I quickly learned that I needed to put my recovery first because my life depended on it. I knew that if I went back to eating addictively, I would lose the life that I was gaining.  Food could take over everything once again, as it had done all my growing-up years. So I knew my sobriety from food and other substances had to come first and gradually, by putting recovery first, everything else just started fitting into place. It didn’t all happen at once. It is a daily program and the days add up, over time, as my life evolved into what it is today. But always the program had to come first and then everything else came along behind. 

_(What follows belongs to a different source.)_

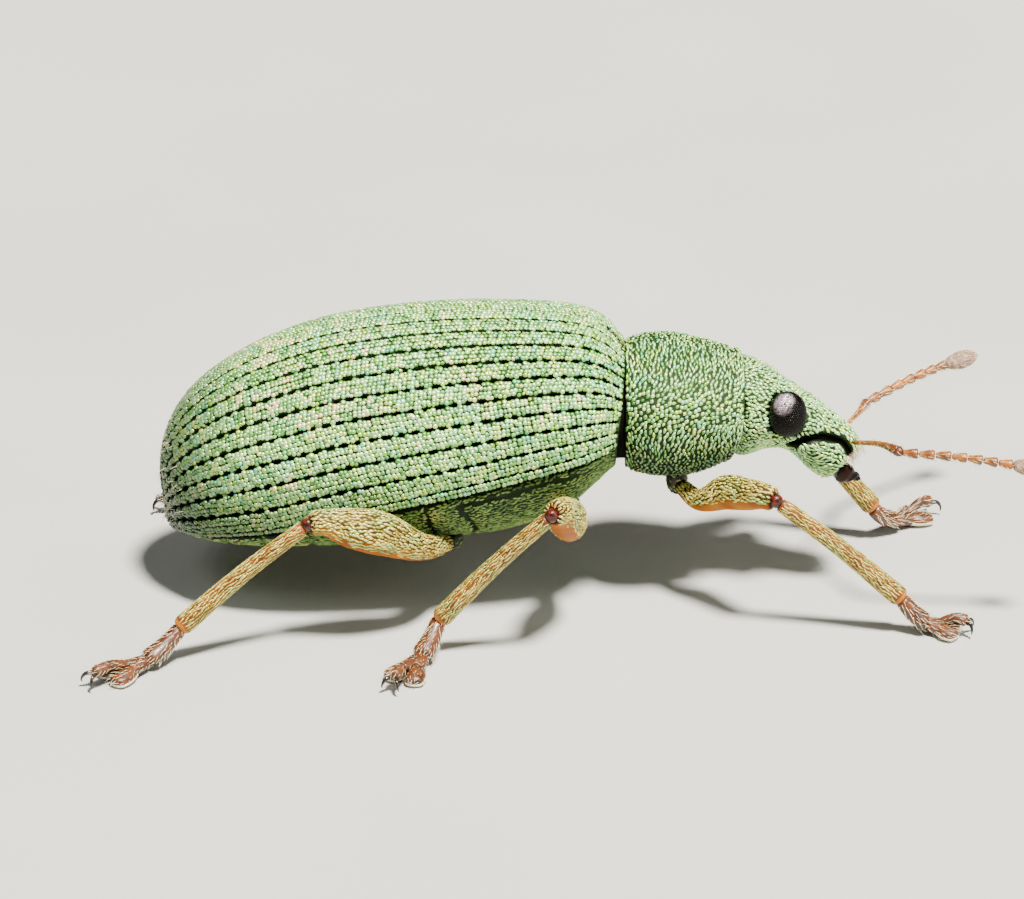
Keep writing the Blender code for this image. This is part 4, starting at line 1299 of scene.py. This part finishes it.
# %% leg materials
thigh_paint = Paint("thigh_horn", roughness=0.55, specular_ior_level=0.1)
thigh_run = thigh_paint.attribute("run")
amber = thigh_paint.two_tone(0.3, 0.35, 0.7, rgb(168, 100, 0), rgb(136, 72, 0))
amber = thigh_paint.blend(thigh_paint.attribute("tone").step(0.30, 0.62), amber, rgb(58, 40, 12))
amber = thigh_paint.blend(thigh_run.step(0.965, 0.985), amber, rgb(60, 16, 10))
thigh_paint.colour(thigh_paint.blend(thigh_run.step(0.12, 0.02), amber, rgb(40, 26, 14)))
thigh_paint.grain(0.03, 0.005, 0.5)
knee_paint = mottled("knee_horn", rgb(34, 6, 3), rgb(92, 24, 8), blotches=(0.06, 0.4, 0.65),
                     grain=(0.05, 0.010, 0.8), roughness=0.3, specular_ior_level=0.4)
shin_paint = Paint("shin_horn", roughness=0.42, specular_ior_level=0.35)
shin_brown = shin_paint.two_tone(0.2, 0.35, 0.7, rgb(124, 64, 4), rgb(74, 32, 4))
shin_rim = shin_paint.attribute("run").step(0.95, 0.97)
shin_paint.colour(shin_paint.blend(shin_rim, shin_brown, rgb(176, 104, 16)))
shin_paint.grain(0.03, 0.005, 0.5)
foot_paint = mottled("foot_horn", rgb(96, 48, 18), rgb(56, 26, 9), blotches=(0.12, 0.35, 0.7),
                     grain=(0.02, 0.004, 0.6), roughness=0.42, coat_weight=0.1)
pad_paint = mottled("pad_felt", rgb(208, 196, 170), rgb(238, 232, 214), blotches=(0.03, 0.4, 0.7),
                    grain=(0.012, 0.006, 0.8), roughness=0.8)
leg_scale_paint = Paint("leg_scales", roughness=0.32, metallic=0.35)
leg_tone = leg_scale_paint.attribute("tone")
leg_pale = leg_scale_paint.blend(leg_tone, rgb(140, 120, 24), rgb(228, 212, 116))
leg_green = leg_scale_paint.blend(leg_tone, rgb(106, 124, 36), rgb(204, 214, 126))
leg_scale_paint.colour(leg_scale_paint.two_tone(0.3, 0.45, 0.62, leg_pale, leg_green))
print("leg materials:", [paint.material.name for paint in (thigh_paint, knee_paint, shin_paint, foot_paint)])

# %% leg forms
THIGH_HALF = {"front": 0.205, "mid": 0.24, "hind": 0.255}
BARE_BELOW = {"front": 0.35, "mid": 0.88, "hind": 0.76}
HIP_SHIFT = {"front": (0.11, -0.09), "mid": (0.11, -0.09), "hind": (0.27, 0.05)}
KNEE_RADIUS = 0.085


def thigh_tube(course, pair):
    """A club-shaped thigh from hip to knee, thickest at its bow."""
    half = THIGH_HALF[pair]
    aside, rise = HIP_SHIFT[pair]
    hip, bow, knee, ankle = (np.array(point) for point in course[:4])
    outward = math.copysign(1.0, hip[1])
    away = unit(knee - ankle) * 0.08
    start = hip + (bow - hip) * 0.45 + np.array([0.0, outward * aside, rise])
    return Tube([
        (*(hip + (start - hip) * 0.05 + UP * 0.05), 0.085, 0.085),
        (*start, half * 0.62, half * 0.62),
        (*bow, half * 0.92, half),
        (*(bow + (knee - bow) * 0.45 + away * 0.5), half * 0.84, half * 0.92),
        (*(bow + (knee - bow) * 0.80 + away), 0.150, 0.160),
        (*(knee + away * 0.4), 0.130, 0.140),
    ], 0.04, 0.05)


def knee_ball(course):
    """A dark glossy condyle between thigh and shin."""
    knee, ankle = np.array(course[2]), np.array(course[3])
    return Ball(knee + unit(knee - ankle) * 0.01, (KNEE_RADIUS, KNEE_RADIUS, KNEE_RADIUS))


def shin_tube(course):
    """A straight shin, a little bowed up in its middle."""
    knee, ankle = np.array(course[2]), np.array(course[3])
    middle = knee + (ankle - knee) * 0.5 + UP * 0.04
    start = knee + unit(ankle - knee) * 0.03
    return Tube([(*start, 0.080, 0.084), (*middle, 0.096, 0.100), (*ankle, 0.116, 0.120)], 0.04, 0.04)


for leg, course in LEGS.items():
    print(leg, "thigh", round(thigh_tube(course, leg.split("_")[0]).length, 2), "mm")

# %% foot forms
# rows of the foot: share of its length, sideways, height, half width, half height
FIRST_END = (0.35, 0, 0.125, 0.145, 0.105)
SECOND = ((0.33, 0, 0.125, 0.09, 0.08), (0.45, 0, 0.11, 0.13, 0.085), (0.55, 0, 0.10, 0.165, 0.085))
CLAW_JOINT = ((0.52, 0, 0.15, 0.055, 0.055), (0.72, 0, 0.22, 0.060, 0.060), (0.91, 0, 0.19, 0.085, 0.085))
LOBE = ((0.50, 0.04, 0.10, 0.08, 0.07), (0.63, 0.11, 0.085, 0.12, 0.075), (0.77, 0.17, 0.07, 0.10, 0.06))
HOOK = (
    (0.88, 0.03, 0.18, 0.030, 0.030), (0.945, 0.07, 0.18, 0.023, 0.023),
    (0.975, 0.10, 0.12, 0.014, 0.014), (0.965, 0.11, 0.06, 0.005, 0.005),
)


def foot_parts(course):
    """Tubes of one foot: two cones, two pads, the claw joint and two hooks."""
    ankle = np.array(course[3])
    claw = np.array(course[4])
    ahead = claw - ankle[:2]
    length = np.linalg.norm(ahead)
    ahead = ahead / length

    def along_foot(rows, sign=1):
        """Stations in space from rows of share, sideways, height, half width and half height."""
        return [(ankle[0] + ahead[0] * length * share - ahead[1] * sideways * sign,
                 ankle[1] + ahead[1] * length * share + ahead[0] * sideways * sign, height, wide, high)
                for share, sideways, height, wide, high in rows]

    first = ((-0.04, 0, ankle[2] + 0.02, 0.088, 0.085), (0.14, 0, ankle[2] * 0.62, 0.110, 0.102), FIRST_END)
    parts = {
        "first": (along_foot(first), foot_paint),
        "second": (along_foot(SECOND), foot_paint),
        "claw_joint": (along_foot(CLAW_JOINT), foot_paint),
    }
    for name, sign in SIDES[::-1]:
        lobe = along_foot(LOBE, sign)
        parts["lobe_" + name] = (lobe, foot_paint)
        parts["pad_" + name] = ([(x, y, z - 0.030, w * 1.04, h * 0.60) for x, y, z, w, h in lobe], pad_paint)
        parts["hook_" + name] = (along_foot(HOOK, sign), black_paint)
    return {name: (Tube(stations, 0.12, 0.16), paint) for name, (stations, paint) in parts.items()}


print("a hook is", round(math.dist(HOOK[0][:3], HOOK[-1][:3]), 2), "of the foot's length")

# %% legs
LIMB_ROWS = 110
# how far round from its top a foot's joint is haired, as no hair grows on the sole
FIRST_HAIRED, OTHERS_HAIRED = 2.4, 1.75
limb_ring = full_turn(40)
limb_shares = np.linspace(0.002, 0.998, LIMB_ROWS)
# 1 on the top of a thigh, 0 on its underside
above = np.append(np.tile(0.5 + 0.5 * np.cos(limb_ring), LIMB_ROWS), [0.5, 0.5])
for leg, course in LEGS.items():
    pair = leg.split("_")[0]
    thigh, shin = thigh_tube(course, pair), shin_tube(course)
    skin("thigh_horn_" + leg, thigh, limb_shares, limb_ring, thigh_paint,
         nodes=("femur_" + leg,), slot="leg", extra={"tone": above})
    share, angle = spread(thigh, (0.05, 0.985), AROUND, 0.035)
    keep = random.random(len(share)) < np.clip((np.cos(angle) + BARE_BELOW[pair]) * 4.0, 0.0, 1.0)
    grow("thigh_scales_" + leg, LANCE, thigh, (share[keep], angle[keep]), leg_scale_paint,
         size=(0.080, 0.027, 0.008), vary=(0.2, 0.2, 0), stray=10, slot="leg")
    skin("knee_horn_" + leg, knee_ball(course), np.linspace(0.01, 0.99, 24), coarse_ring, knee_paint,
         slot="leg")
    skin("shin_horn_" + leg, shin, limb_shares, limb_ring, shin_paint, nodes=("tibia_" + leg,), slot="leg")
    grow("shin_scales_" + leg, LANCE, shin, spread(shin, (0.04, 0.945), AROUND, 0.031), leg_scale_paint,
         size=(0.095, 0.015, 0.008), vary=(0.2, 0.25, 0), stray=9, slot="leg")
    for name, (tube, paint) in foot_parts(course).items():
        nodes = ("tarsus_" + leg,) if name == "first" else ()
        skin(f"foot_{name}_{leg}", tube, np.linspace(0.004, 0.996, 26), coarse_ring, paint,
             nodes=nodes, slot="foot")
        if paint is foot_paint:
            haired(f"foot_hair_{name}_{leg}", tube, 0.042, 0.095, 0.035, slot="foot",
                   around=FIRST_HAIRED if name == "first" else OTHERS_HAIRED)
    print(leg, "shin", round(shin.length, 2), "mm")

# %% [markdown]
# ## Scutellum
#
# A small dark shield fills the notch between the covers' front corners. It is a short flat tube, as its
# rim is hidden under the covers.

# %% scutellum
shield_top = hind.point(0.0, 0.0)
shield_tip = hind.point(SCUTELLUM_SHARE * 0.8, 0.0)
shield = Tube([
    (*(shield_top - UP * 0.05), 0.12, 0.05),
    (*((shield_top + shield_tip) / 2 - UP * 0.03), 0.08, 0.05),
    (*(shield_tip - UP * 0.04), 0.02, 0.03),
], 0.1, 0.1)
skin("scutellum_shield", shield, np.linspace(0.01, 0.99, 24), coarse_ring, black_paint,
     nodes=("scutellum",), slot="scutellum")
grow("scutellum_scales", LANCE, shield, spread(shield, (0.04, 0.9), (-1.2, 1.2), 0.045), belly_paint,
     size=(0.07, 0.028, 0.010), vary=(0.2, 0, 0), stray=20, tilt=(8, 0), slot="scutellum")
print("scutellum", round(shield.length, 2), "mm")

# %% [markdown]
# ## Floor, light and camera
#
# The model stands on a plain pale table. The key lamp is nearly overhead and a hand's length away, which
# lets the domed scales throw small shadows. A weak wide lamp before the head and one behind the tail open
# the shade. The camera looks from the beetle's right side and 25 degrees above, through a long lens.

# %% floor and lamps
floor_paint = Paint("pale_floor", roughness=0.7)
floor_paint.colour(floor_paint.two_tone(6.0, 0.3, 0.8, rgb(178, 178, 172), rgb(185, 185, 179)))
floor_mesh = bpy.data.meshes.new("floor")
FLOOR_HALF = 0.6
floor_corners = [(x * FLOOR_HALF, y * FLOOR_HALF, 0) for x, y in ((-1, -1), (1, -1), (1, 1), (-1, 1))]
floor_mesh.from_pydata(floor_corners, [], [(0, 1, 2, 3)])
floor_mesh.materials.append(floor_paint.material)
floor = bpy.data.objects.new("floor", floor_mesh)
bpy.context.scene.collection.objects.link(floor)

world = bpy.data.worlds.new("studio")
world.use_nodes = True
sky = world.node_tree.nodes["Background"]
sky.inputs["Color"].default_value = (0.90, 0.94, 1.0, 1.0)
sky.inputs["Strength"].default_value = 0.15
bpy.context.scene.world = world


def lamp(name, place, size, power, tint=(1.0, 1.0, 1.0)):
    """A round soft lamp that looks at the model's middle. Places and sizes are in metres."""
    data = bpy.data.lights.new(name, "AREA")
    data.shape = "DISK"
    data.size = size
    data.energy = power
    data.color = tint
    thing = bpy.data.objects.new(name, data)
    thing.location = place
    thing.rotation_euler = (-Vector(place)).to_track_quat("-Z", "Y").to_euler()
    bpy.context.scene.collection.objects.link(thing)


KEY_PLACE = (0.055, -0.07, 0.255)
lamp("key", KEY_PLACE, 0.045, 3.5, (1.0, 0.97, 0.90))
lamp("side", (0.22, -0.12, 0.12), 0.12, 0.25)
lamp("rear", (-0.12, -0.10, 0.20), 0.10, 0.10)
print("key lamp", round(math.hypot(*KEY_PLACE) * 1000), "mm away")

# %% camera
PIXEL = 0.012 * MM
FRAME_WIDTH, FRAME_HEIGHT = 1024, 899
AXIS_COLUMN, FLOOR_ROW = 569, 575
CAMERA_DISTANCE = 0.08
TILT = math.radians(25)
forward = Vector((0.0, math.cos(TILT), -math.sin(TILT)))
upward = Vector((0.0, math.sin(TILT), math.cos(TILT)))
rightward = Vector((1.0, 0.0, 0.0))
camera_data = bpy.data.cameras.new("camera")
camera_data.sensor_width = 36
camera_data.lens = 36 * CAMERA_DISTANCE / (FRAME_WIDTH * PIXEL)
camera_data.clip_start = 0.001
camera_data.clip_end = 10.0
camera = bpy.data.objects.new("camera", camera_data)
aside, above_floor = (FRAME_WIDTH / 2 - AXIS_COLUMN) * PIXEL, (FLOOR_ROW - FRAME_HEIGHT / 2) * PIXEL
place = rightward * aside + upward * above_floor - forward * CAMERA_DISTANCE
camera.matrix_world = Matrix.Translation(place) @ Matrix((rightward, upward, -forward)).transposed().to_4x4()
bpy.context.scene.collection.objects.link(camera)
bpy.context.scene.camera = camera
print("lens", round(camera_data.lens), "mm")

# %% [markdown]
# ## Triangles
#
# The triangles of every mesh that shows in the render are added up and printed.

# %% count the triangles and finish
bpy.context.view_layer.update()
triangles = sum(sum(len(face.vertices) - 2 for face in thing.data.polygons)
                for thing in bpy.data.objects if thing.type == "MESH" and not thing.hide_render)
print("triangles", triangles)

I never could have imagined the life that I have today

I definitely hoped to lose weight as that was still my main focus, but I had no awareness of the freedom from food, the mental freedom, that was possible. When I started to get serious about the program, I completely abandoned myself to it with 110 percent effort. Because I ate all the time or thought about food all the time, I couldn’t just have a little solution. A meeting once a week would not work for me. My food addiction was a massive problem and I needed a powerful solution. Throwing myself into it, I went to a tremendous amount of meetings and talked to other addictive eaters on the phone a lot. I needed as much contact as possible trying to help others, to pass on what I had learned, and spending time connecting with a Higher Power, the Power greater than myself that gives me the strength not to eat addictively. Recovery became my life. But as the years have gone by, even though I still need to do all those things, I do them in a much less intense way. I believe I am a nicer person to live with and my life has opened up. I have had my own family, three children, and now a grandchild. I have a wonderfully full life as a result of my recovery.  I’m just so grateful that I kept coming back.